## Task directions
Retype word for word the lines lying between the line containing "Write part 2" and the line containing "self.draw_in()", together with those two lines themselves, and nothing besides.

++++ Material provided ++++

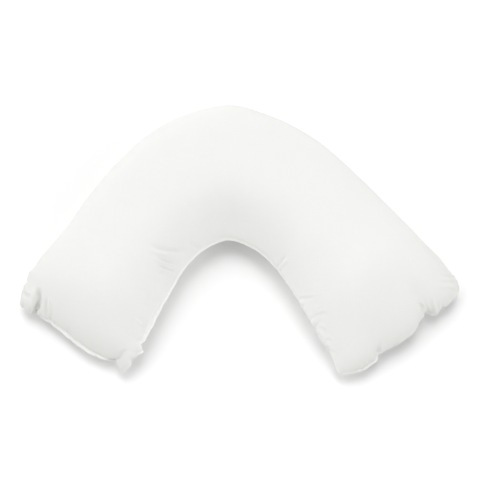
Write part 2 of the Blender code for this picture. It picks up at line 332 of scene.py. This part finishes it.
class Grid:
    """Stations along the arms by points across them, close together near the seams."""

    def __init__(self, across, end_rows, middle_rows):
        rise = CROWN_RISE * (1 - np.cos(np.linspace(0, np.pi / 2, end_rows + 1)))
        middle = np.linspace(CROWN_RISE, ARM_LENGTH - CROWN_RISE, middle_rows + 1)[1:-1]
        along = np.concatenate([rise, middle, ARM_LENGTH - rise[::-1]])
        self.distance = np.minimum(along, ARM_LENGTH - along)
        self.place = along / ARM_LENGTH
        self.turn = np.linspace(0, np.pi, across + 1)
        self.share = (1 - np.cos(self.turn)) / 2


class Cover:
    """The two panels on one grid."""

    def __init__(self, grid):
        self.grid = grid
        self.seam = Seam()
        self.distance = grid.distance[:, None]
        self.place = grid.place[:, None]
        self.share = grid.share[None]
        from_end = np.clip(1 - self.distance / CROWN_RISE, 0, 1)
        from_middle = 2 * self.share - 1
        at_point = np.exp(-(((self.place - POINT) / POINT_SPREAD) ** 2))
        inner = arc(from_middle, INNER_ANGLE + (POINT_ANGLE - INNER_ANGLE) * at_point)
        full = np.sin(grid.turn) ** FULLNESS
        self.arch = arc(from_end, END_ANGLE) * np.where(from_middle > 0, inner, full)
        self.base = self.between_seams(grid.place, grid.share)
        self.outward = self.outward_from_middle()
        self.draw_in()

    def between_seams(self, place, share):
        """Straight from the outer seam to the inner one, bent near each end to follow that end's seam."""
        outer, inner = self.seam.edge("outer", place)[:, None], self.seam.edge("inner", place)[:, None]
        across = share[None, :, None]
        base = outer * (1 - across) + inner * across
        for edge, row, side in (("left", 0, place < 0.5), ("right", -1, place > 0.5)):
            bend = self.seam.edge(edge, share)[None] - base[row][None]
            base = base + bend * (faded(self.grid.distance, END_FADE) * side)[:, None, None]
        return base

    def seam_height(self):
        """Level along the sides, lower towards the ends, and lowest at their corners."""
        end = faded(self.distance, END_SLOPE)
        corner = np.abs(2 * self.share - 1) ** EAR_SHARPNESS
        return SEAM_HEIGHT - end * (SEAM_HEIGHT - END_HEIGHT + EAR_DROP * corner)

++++
++++ Material provided ++++

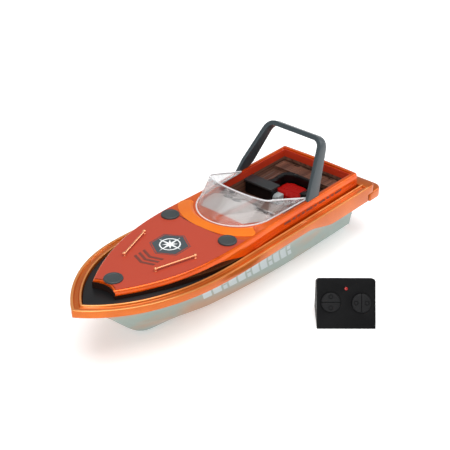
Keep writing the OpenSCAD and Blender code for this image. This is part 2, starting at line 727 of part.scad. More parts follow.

++++
++++ Material provided ++++

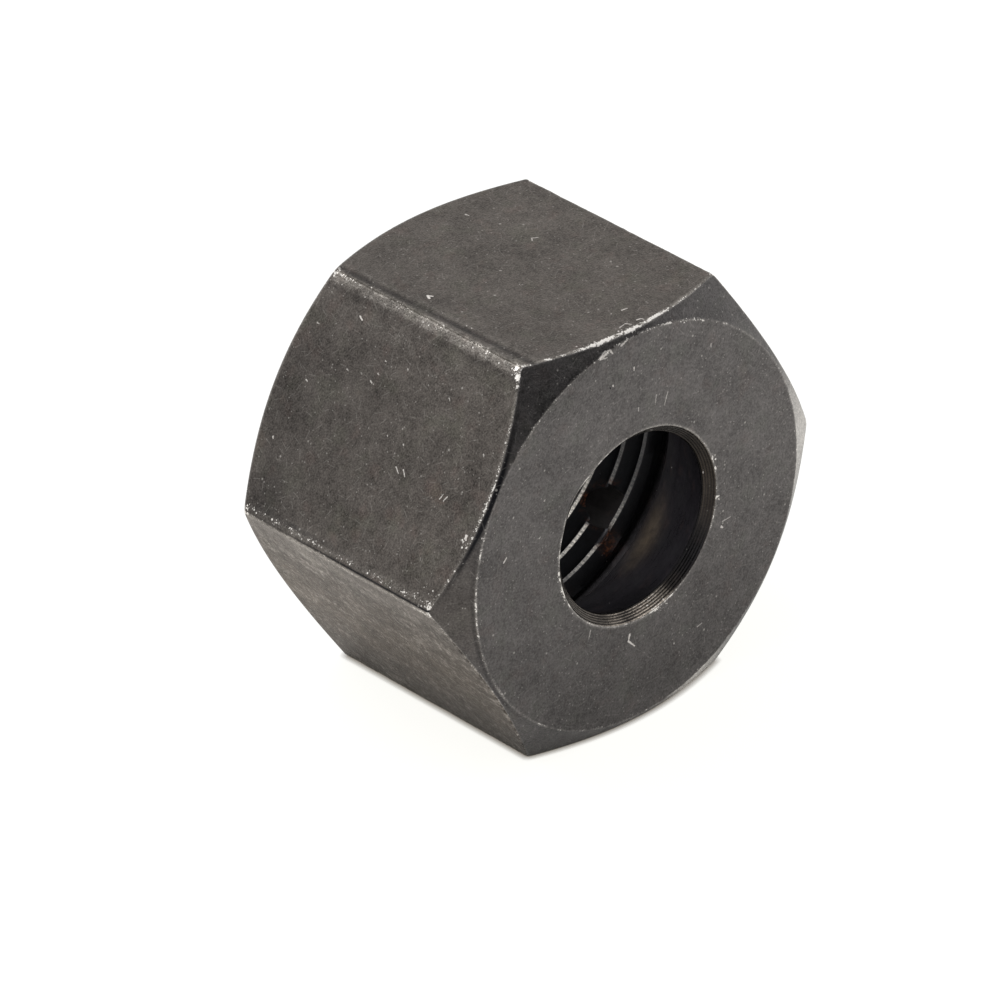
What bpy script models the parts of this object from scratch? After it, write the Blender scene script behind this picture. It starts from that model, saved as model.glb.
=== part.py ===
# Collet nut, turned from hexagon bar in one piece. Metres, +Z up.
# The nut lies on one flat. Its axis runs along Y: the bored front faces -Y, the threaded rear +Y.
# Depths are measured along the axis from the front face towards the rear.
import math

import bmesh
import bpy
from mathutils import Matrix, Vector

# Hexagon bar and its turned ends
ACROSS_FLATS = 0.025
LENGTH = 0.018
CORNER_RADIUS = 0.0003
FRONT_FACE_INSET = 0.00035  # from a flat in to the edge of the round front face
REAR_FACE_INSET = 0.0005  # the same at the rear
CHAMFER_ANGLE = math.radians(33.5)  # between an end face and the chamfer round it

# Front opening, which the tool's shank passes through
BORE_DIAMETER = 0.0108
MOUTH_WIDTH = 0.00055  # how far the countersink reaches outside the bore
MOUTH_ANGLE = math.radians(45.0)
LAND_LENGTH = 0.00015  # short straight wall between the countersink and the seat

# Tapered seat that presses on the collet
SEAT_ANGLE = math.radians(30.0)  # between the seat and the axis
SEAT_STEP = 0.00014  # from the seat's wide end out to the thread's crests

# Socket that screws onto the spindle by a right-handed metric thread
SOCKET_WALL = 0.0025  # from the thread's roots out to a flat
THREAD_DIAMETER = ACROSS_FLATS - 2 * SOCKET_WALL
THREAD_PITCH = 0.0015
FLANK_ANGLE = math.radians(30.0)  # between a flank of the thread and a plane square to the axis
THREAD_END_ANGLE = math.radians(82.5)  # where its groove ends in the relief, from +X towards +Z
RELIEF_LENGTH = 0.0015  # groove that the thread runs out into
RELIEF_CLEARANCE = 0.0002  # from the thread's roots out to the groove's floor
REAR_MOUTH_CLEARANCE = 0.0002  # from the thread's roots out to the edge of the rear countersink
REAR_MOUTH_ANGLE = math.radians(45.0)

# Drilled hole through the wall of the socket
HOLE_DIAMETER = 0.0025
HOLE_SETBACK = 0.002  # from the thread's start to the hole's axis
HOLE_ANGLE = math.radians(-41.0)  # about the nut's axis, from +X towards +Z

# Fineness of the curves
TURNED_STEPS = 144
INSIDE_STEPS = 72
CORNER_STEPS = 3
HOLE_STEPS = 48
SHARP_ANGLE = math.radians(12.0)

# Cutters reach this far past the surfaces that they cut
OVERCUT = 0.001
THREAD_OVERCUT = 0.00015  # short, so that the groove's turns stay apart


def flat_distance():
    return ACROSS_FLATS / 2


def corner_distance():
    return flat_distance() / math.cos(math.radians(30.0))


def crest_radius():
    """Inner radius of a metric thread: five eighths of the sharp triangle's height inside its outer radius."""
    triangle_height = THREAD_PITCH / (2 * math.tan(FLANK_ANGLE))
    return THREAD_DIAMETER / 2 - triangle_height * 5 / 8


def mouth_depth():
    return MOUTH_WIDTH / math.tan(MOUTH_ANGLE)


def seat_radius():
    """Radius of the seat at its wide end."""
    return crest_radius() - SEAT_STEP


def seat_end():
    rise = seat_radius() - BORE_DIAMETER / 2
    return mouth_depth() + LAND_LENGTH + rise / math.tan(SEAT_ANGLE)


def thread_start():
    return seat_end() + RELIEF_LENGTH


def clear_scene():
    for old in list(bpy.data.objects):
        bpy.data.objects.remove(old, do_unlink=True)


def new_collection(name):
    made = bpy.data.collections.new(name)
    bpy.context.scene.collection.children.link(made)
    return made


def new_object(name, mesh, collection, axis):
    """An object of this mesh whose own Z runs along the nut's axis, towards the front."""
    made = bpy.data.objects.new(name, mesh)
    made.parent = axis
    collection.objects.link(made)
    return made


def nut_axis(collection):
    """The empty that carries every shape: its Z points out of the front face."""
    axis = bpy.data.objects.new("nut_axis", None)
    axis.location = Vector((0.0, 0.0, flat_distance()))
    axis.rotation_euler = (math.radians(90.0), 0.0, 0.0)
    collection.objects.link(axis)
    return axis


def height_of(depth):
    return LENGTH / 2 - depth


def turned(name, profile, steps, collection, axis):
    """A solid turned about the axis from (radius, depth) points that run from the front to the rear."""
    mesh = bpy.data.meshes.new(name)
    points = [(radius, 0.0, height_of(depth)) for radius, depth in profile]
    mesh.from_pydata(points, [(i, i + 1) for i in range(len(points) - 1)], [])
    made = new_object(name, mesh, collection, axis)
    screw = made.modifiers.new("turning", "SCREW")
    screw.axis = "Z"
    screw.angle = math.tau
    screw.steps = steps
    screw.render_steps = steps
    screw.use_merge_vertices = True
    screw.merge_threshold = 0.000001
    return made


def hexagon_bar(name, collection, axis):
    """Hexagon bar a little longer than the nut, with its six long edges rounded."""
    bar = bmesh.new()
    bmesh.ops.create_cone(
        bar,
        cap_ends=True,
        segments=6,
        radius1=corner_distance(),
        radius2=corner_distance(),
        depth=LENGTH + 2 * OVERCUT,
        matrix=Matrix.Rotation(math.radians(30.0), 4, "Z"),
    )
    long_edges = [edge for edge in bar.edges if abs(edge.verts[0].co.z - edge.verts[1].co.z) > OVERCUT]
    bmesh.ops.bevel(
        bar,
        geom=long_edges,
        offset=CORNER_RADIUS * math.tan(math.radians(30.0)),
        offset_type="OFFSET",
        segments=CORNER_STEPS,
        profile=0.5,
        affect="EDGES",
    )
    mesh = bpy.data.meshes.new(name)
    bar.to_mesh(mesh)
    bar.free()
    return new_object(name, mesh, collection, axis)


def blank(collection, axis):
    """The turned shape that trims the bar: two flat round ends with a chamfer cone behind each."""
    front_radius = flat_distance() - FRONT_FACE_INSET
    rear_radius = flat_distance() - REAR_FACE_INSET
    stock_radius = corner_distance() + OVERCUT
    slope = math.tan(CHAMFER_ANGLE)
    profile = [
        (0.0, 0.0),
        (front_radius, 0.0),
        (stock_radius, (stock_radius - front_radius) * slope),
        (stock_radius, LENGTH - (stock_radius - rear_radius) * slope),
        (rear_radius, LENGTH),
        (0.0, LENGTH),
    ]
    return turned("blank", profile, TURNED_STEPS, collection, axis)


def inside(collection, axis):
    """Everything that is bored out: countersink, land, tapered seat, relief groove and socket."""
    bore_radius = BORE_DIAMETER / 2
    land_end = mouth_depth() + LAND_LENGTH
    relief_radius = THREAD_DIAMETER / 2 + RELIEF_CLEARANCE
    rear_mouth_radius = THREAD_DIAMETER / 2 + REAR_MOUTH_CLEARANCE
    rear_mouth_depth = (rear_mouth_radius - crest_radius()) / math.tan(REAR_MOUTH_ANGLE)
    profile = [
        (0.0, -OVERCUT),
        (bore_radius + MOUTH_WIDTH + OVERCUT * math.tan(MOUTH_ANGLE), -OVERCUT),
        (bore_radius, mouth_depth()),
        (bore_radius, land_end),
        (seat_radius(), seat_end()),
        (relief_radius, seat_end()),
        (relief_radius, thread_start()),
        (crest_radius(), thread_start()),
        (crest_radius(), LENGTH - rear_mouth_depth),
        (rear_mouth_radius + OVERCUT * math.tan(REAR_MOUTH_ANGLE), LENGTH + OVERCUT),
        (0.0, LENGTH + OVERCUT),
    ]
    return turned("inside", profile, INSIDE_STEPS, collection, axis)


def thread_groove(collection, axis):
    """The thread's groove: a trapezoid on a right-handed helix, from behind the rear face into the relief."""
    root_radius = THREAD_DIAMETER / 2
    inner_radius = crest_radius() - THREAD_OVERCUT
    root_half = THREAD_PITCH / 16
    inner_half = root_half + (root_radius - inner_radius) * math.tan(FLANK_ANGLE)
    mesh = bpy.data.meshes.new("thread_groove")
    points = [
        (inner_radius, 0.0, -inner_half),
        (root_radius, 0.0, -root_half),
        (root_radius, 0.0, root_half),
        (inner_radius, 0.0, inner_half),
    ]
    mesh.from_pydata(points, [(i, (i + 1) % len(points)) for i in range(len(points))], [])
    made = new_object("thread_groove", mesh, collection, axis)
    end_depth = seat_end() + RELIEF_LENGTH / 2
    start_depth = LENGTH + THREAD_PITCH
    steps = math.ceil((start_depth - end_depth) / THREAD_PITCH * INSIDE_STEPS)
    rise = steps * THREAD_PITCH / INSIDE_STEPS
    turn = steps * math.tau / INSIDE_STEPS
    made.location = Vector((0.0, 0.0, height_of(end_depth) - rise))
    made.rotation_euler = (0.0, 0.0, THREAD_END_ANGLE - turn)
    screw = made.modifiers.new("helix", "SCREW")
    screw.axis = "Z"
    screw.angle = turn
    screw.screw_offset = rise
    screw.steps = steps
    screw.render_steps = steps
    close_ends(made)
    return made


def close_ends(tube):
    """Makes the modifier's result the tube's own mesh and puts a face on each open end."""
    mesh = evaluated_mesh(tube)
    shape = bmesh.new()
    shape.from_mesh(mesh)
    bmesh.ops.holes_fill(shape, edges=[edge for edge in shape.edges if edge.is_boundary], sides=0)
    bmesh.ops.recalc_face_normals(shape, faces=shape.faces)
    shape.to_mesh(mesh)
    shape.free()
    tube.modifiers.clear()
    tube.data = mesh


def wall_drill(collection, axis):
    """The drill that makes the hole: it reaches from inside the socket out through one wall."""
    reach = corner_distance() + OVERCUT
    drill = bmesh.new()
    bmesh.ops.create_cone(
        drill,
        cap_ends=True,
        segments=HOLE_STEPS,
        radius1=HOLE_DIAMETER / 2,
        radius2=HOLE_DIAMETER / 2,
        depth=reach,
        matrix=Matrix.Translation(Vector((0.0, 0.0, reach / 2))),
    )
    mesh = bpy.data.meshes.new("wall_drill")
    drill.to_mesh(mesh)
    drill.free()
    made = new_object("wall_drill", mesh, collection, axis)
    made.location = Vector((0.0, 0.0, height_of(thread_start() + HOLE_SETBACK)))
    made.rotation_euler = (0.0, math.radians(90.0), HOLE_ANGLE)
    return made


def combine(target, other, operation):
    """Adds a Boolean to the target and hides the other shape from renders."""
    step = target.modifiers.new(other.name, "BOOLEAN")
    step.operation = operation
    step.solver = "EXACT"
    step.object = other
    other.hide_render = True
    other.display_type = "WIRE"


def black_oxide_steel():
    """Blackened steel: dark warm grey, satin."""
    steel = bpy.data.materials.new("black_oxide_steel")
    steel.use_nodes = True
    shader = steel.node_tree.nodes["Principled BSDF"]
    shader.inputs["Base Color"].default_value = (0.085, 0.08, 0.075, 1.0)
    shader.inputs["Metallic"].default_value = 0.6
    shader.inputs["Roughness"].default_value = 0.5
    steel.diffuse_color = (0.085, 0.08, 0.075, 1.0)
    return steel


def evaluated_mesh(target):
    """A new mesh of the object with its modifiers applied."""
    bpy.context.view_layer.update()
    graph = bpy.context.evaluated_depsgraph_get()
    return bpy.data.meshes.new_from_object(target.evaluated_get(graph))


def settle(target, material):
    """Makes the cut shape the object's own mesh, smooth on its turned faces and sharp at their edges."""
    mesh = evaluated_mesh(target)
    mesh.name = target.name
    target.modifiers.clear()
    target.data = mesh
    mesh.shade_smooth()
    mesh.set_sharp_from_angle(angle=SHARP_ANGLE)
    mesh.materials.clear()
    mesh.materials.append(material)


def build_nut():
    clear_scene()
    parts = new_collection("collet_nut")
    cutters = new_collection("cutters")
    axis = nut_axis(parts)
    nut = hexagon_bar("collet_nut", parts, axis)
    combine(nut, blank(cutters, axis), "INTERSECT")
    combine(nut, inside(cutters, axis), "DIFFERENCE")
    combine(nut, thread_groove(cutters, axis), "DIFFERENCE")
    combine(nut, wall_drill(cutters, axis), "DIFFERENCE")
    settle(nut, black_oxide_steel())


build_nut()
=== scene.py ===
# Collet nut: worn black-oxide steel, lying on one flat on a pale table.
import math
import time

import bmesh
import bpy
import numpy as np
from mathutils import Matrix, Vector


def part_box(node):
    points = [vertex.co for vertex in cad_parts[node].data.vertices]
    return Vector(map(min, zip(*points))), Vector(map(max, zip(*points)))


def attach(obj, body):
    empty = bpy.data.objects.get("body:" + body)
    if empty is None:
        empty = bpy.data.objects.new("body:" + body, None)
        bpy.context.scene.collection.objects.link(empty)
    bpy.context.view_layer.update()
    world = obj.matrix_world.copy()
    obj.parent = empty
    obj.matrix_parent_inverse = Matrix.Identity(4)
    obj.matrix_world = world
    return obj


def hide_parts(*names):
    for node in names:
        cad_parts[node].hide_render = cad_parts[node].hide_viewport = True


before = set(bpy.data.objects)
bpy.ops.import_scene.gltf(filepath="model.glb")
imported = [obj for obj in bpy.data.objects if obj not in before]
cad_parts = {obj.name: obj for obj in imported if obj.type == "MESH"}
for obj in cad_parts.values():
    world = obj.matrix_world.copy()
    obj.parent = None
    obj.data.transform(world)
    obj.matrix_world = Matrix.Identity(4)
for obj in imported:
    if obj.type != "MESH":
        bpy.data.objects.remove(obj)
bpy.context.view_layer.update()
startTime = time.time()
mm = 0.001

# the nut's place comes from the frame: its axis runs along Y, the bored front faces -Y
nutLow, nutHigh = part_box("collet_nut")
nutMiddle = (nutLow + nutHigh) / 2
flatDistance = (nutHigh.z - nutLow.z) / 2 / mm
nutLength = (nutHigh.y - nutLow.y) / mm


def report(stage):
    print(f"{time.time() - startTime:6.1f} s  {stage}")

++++

## Result of this task
Write part 2 of the Blender code for this picture. It picks up at line 332 of scene.py. This part finishes it.
class Grid:
    """Stations along the arms by points across them, close together near the seams."""

    def __init__(self, across, end_rows, middle_rows):
        rise = CROWN_RISE * (1 - np.cos(np.linspace(0, np.pi / 2, end_rows + 1)))
        middle = np.linspace(CROWN_RISE, ARM_LENGTH - CROWN_RISE, middle_rows + 1)[1:-1]
        along = np.concatenate([rise, middle, ARM_LENGTH - rise[::-1]])
        self.distance = np.minimum(along, ARM_LENGTH - along)
        self.place = along / ARM_LENGTH
        self.turn = np.linspace(0, np.pi, across + 1)
        self.share = (1 - np.cos(self.turn)) / 2


class Cover:
    """The two panels on one grid."""

    def __init__(self, grid):
        self.grid = grid
        self.seam = Seam()
        self.distance = grid.distance[:, None]
        self.place = grid.place[:, None]
        self.share = grid.share[None]
        from_end = np.clip(1 - self.distance / CROWN_RISE, 0, 1)
        from_middle = 2 * self.share - 1
        at_point = np.exp(-(((self.place - POINT) / POINT_SPREAD) ** 2))
        inner = arc(from_middle, INNER_ANGLE + (POINT_ANGLE - INNER_ANGLE) * at_point)
        full = np.sin(grid.turn) ** FULLNESS
        self.arch = arc(from_end, END_ANGLE) * np.where(from_middle > 0, inner, full)
        self.base = self.between_seams(grid.place, grid.share)
        self.outward = self.outward_from_middle()
        self.draw_in()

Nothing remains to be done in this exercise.